I have just discovered that the hotel provides complimentary wifi. This does translate to "very slow wifi" but there again you can't get much cheaper than free. Unless you are an MP (don't go there. Ed.)
Today is Thursday, and tonight I shall be braving the uncertainties of the British railway system to get myself from here to home. To be precise, I shall be braving the uncertainties of the Southern railway system, which is even worse. I hear tales from colleagues who travel on the trains to the north of our capital, and they are tales of power sockets and wifi, and even seats, available on trains. They seem to have this thing called a timetable that tells them when the train will leave and arrive, and sometimes their train does leave and arrive when the timetable says it should.
My old gran, god bless her soul, was a bit of a character, and she did not always get things right, but she was one for a pithy comment. Such gems as "black as Newgate's knocker", "it's grey over Lil's way" and "you like like a bag of sh!t tied up" were just some of her more frequent musings, as was "it's grim up North". Having always thought my gran had a natty turn of phrase, if not a little bit on the "has she been on the sherry" side of sane, I do feel I need to take her to task, in spirit if not in body, over her views on the North. It is self evident that those little matchstick women and matchstick men, with their flat caps and whippets, have got it sussed, and just act dumb to keep us soft Southerners guessing, and more importantly to keep us from going up North and seeing how good life can really be. I did go up North once to Guildford and was not a little surprised at how normal it seemed. Not at all like Open All Hours, that groundbreaking documentary on life in the North done by David Dimbleby or Ronnie Sullivan or someone.

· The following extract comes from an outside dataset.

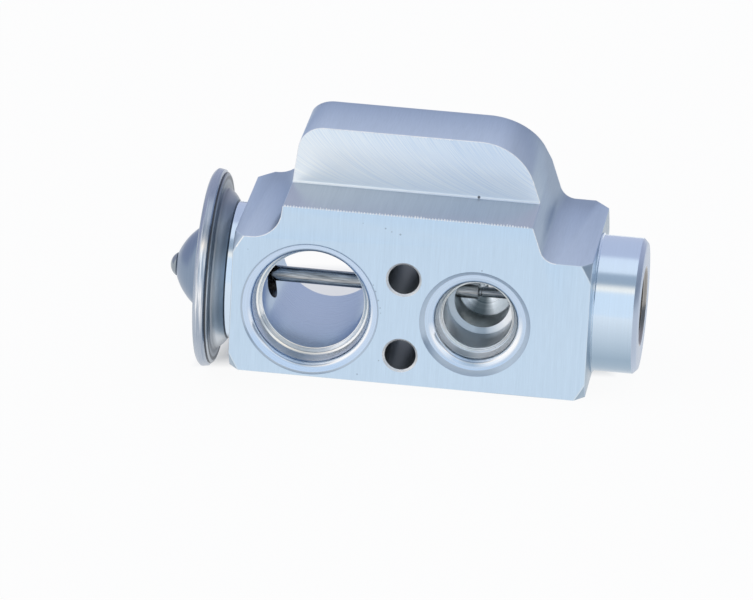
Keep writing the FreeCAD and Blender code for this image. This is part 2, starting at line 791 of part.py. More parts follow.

One final comment on the state of our government. First thing to say is obviously that we now have one. After the election results, the nation was bracing itself for a long wait while the chaps in suits decided who was getting the expenses-paid trip to visit all the heads of state, and who gets to sit in the big chair. In the end it all happened rather quickly, and was certainly pleasing on the eye. My favourite bit was the morning after the night before, and there was a constant Cam cam on the front door of our newly appointed leader. I can only assume the door had just been painted, and we were therefore watching it dry. At one stage, the camera person thought they saw a twitch of the curtains, and zoomed in with the kind of dizzying camera work that could, frankly, put a chap off his cornflakes, but it came to nothing. So the camera zoomed out back to watching the door, and I swear it had dried significantly since we last saw it.
One final final comment on Clegg. I have been rather swept along with Cleggmania, and think he seems like a pretty decent sort of chap, even if he did go to some posh school. I felt he gave a very good account of himself in the first leaders' debate, fairly good in the second and even-stevens in the third.
Now that he is deputy Prime Minister, he does seem a little bit star struck. If I compare the body language of Clegg and Cameron, then Cameron does seem to be statesman-like, whereas Clegg seems a bit "bloody hell, I am actually here" like some star-struck tourist who gets on camera whilst a famous person is being interviewed. The only bit missing was Clegg getting on his phone to ring his mates. "You'll never guess who I am standing next to...."
I wish them well, since there will be trouble ahead. I hope that there are changes to the voting system, so that votes can count again. Golfy sent me a link where you can see how effective your vote can be in your postcode, and mine was 0.04% of a vote, on account of the fact that one party gets 60% of the vote every time. With some kind of PR, at least my vote will count in the total, and that may urge me, and many others who obviously retreated back to basics of voting either A or B, to vote for who we really like, not just for the one that is "most effective but not the one I like least."